July 2–August 28, 2022
Times Rose Garden III
Huang Bian Bei Road, Bai Yun Avenue North
510095 Guangzhou
China
Hours: Tuesday–Sunday 10am–6pm
T +86 20 2627 2363
contact@timesmuseum.org
Participating artists
Chen Xiaoyi, Cheng Xinhao, Cui Jian, Sharbendu De, Jittrapon Kaicome, Lim Sokchanlina, QXLHM, MUME DESIGN, Nontawat Numbenchapol, Thao Nguyen Phan, Sawangwongse Yawnghwe, Zhang Shiming, Zhang Xiaoming, Zi Bai
Screening program
Chen Lijuan, Chen Xueli, Nicolas Graux, Guo Yuehan, Lee Yong Chao, Ma Zhandong, Nguyen Trinh Thi, Nontawat Numbenchapol, Apichatpong Weerasethakul, Xiaoshuijing Choir, Zaw Lar, Anysay Keola + Sai Naw Kham + Pham Ngoc Lan + Kulikar Sotho + Anocha Suwichakornpong
Curated by Chen Hongyu, Zhang Hanlu.
Space designed by MUME DESIGN x YIXUN DESIGN.
At the edge of the Himalayas where the Indian and Eurasian tectonic plates meet, four southward rivers emerged, each passing through plateaus, mountains, plains, valleys, and deltas. They cross through multiple geographies as both center and periphery before finally merging into the Indian and Pacific Oceans. These four rivers are the Irrawaddy/N’Mai/Dulong, Salween/Nu, Mekong/Lancang, and Red/Yuan. Monsoon winds from the oceans intertwine with the diverse terrain on land to form a flourishing and dynamic climate. Their seasonal floods are the lungs of the surrounding ecosystem, providing nutrients and conditions for creatures to survive and thrive. The alluvial plains formed by the rise and fall of the rivers over the years are fertile ground for the growth of a rice-based civilization, while the high mountains and valleys weave a mountain civilization that varies from but is mutually-dependent upon the plains.
Between the mountains, valleys, plains and rivers, there are both formal and informal nation state borders overlaid with the many social or ideological borders created by ethnicity, gender, economy, religion, and other factors. Between these dividing lines, diverse modes of mobility, identity, historical context, and social structure interact with one another, creating a vibrant process of cultural interdependence that is closely linked to other regions of the world.
This exhibition brings together creators and researchers from different cultural backgrounds, many of whom are hands-on practitioners of flow—flows of humans, commodities, labor, animals, language, and identity. They have long been concerned with the ecological and cultural contexts where these flows take place, and they are each present from both the inside and the outside, leaping between layers of borders to offer their own observations and reflections of the rivers and shores. Just as the river connects everything like a bloodline, the works of these practitioners are also interconnected by the issues they address: colonial pasts and contemporary wars, environment and development, tradition and migration…

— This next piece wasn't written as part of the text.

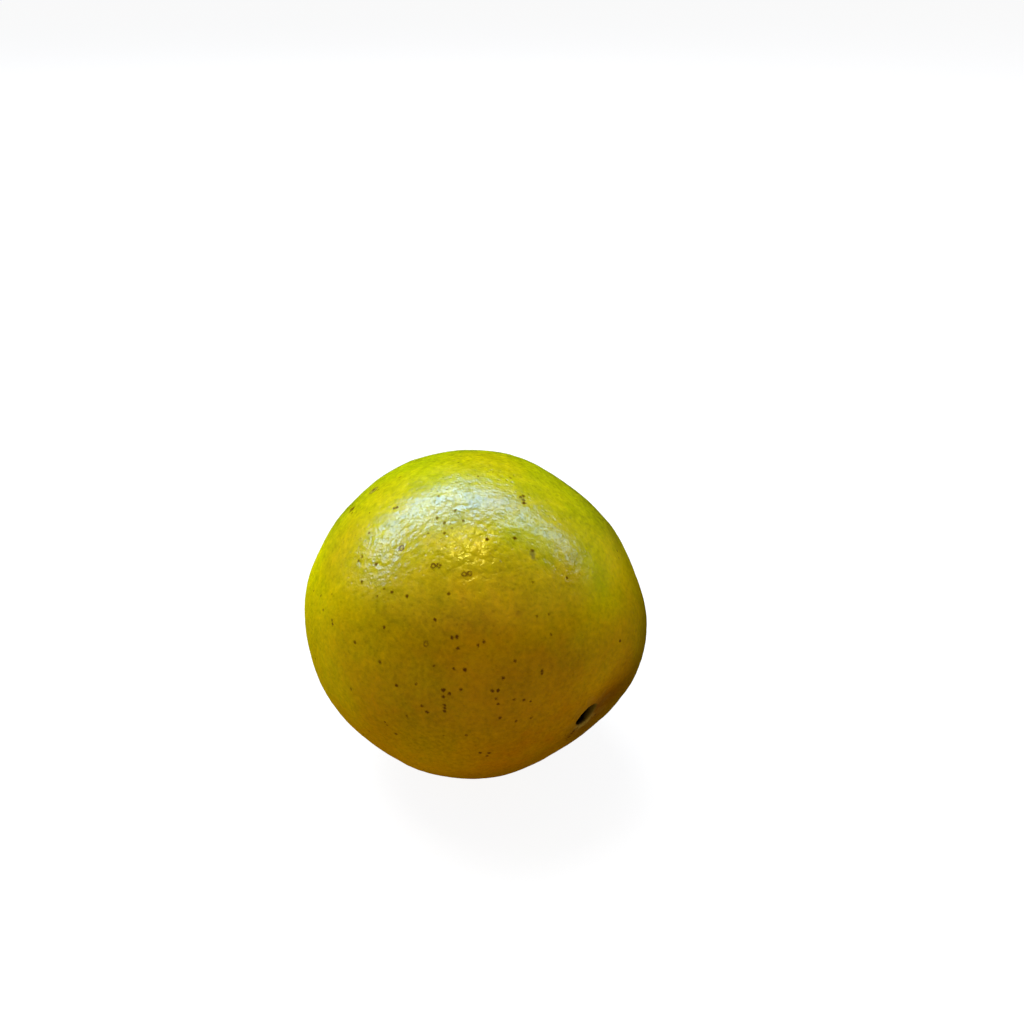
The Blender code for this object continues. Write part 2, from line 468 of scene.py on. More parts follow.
# %% A socket that can be added and multiplied
class Shade:
    """An output of a material's node tree, for use in expressions."""

    def __init__(self, tree, socket):
        self.tree = tree
        self.socket = socket

    def node(self, kind, settings=None, output=0, **inputs):
        """Adds a node of this type, with its settings set first and then its sockets."""
        made = self.tree.nodes.new(kind)
        for name, value in (settings or {}).items():
            if name == "stops":
                paint_stops(made.color_ramp, value)
            else:
                setattr(made, name, value)
        for name, value in inputs.items():
            key = int(name[1:]) if name[0] == "_" else name.replace("_", " ")
            self.feed(made.inputs[key], value)
        return Shade(self.tree, made.outputs[output])

    def feed(self, target, value):
        if isinstance(value, Shade):
            self.tree.links.new(value.socket, target)
        else:
            target.default_value = value

    def maths(self, operation, first, second=0.0):
        return self.node("ShaderNodeMath", {"operation": operation}, _0=first, _1=second)

    def __add__(self, other):
        return self.maths("ADD", self, other)

    __radd__ = __add__

    def __sub__(self, other):
        return self.maths("SUBTRACT", self, other)

    def __rsub__(self, other):
        return self.maths("SUBTRACT", other, self)

    def __mul__(self, other):
        return self.maths("MULTIPLY", self, other)

    __rmul__ = __mul__

    def __truediv__(self, other):
        return self.maths("DIVIDE", self, other)

    def __pow__(self, other):
        return self.maths("POWER", self, other)

    def between(self, start, end):
        """0 below start, 1 above end, smooth between them. start may be above end."""
        return self.node(
            "ShaderNodeMapRange",
            {"interpolation_type": "SMOOTHSTEP"},
            Value=self,
            From_Min=start,
            From_Max=end,
        )

    def vector(self, operation, other=(0, 0, 0), output=0):
        return self.node(
            "ShaderNodeVectorMath", {"operation": operation}, output, _0=self, _1=other
        )

    def grown(self, factor):
        """This vector or colour times a number."""
        return self.node("ShaderNodeVectorMath", {"operation": "SCALE"}, Scale=factor, _0=self)

    def under(self, colour, mask):
        """This colour with another one laid over it where the mask is 1."""
        return self.node(
            "ShaderNodeMix",
            {"data_type": "RGBA", "clamp_factor": True},
            output=2,
            _0=mask,
            _6=self,
            _7=colour,
        )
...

While presenting this region as a site of problems and conflicts, River Pulses, Border Flows also resonates with legends, myths, soundscapes, oral narratives, and rewritten classics. From these expressions that cannot be demarcated or governed, history is scattered across multiple spatio-temporalities like a constellation of winding tributaries. It is our hope, through this exhibition, to get a glimpse of such bifurcated, centerless, and perhaps even fictional views of history.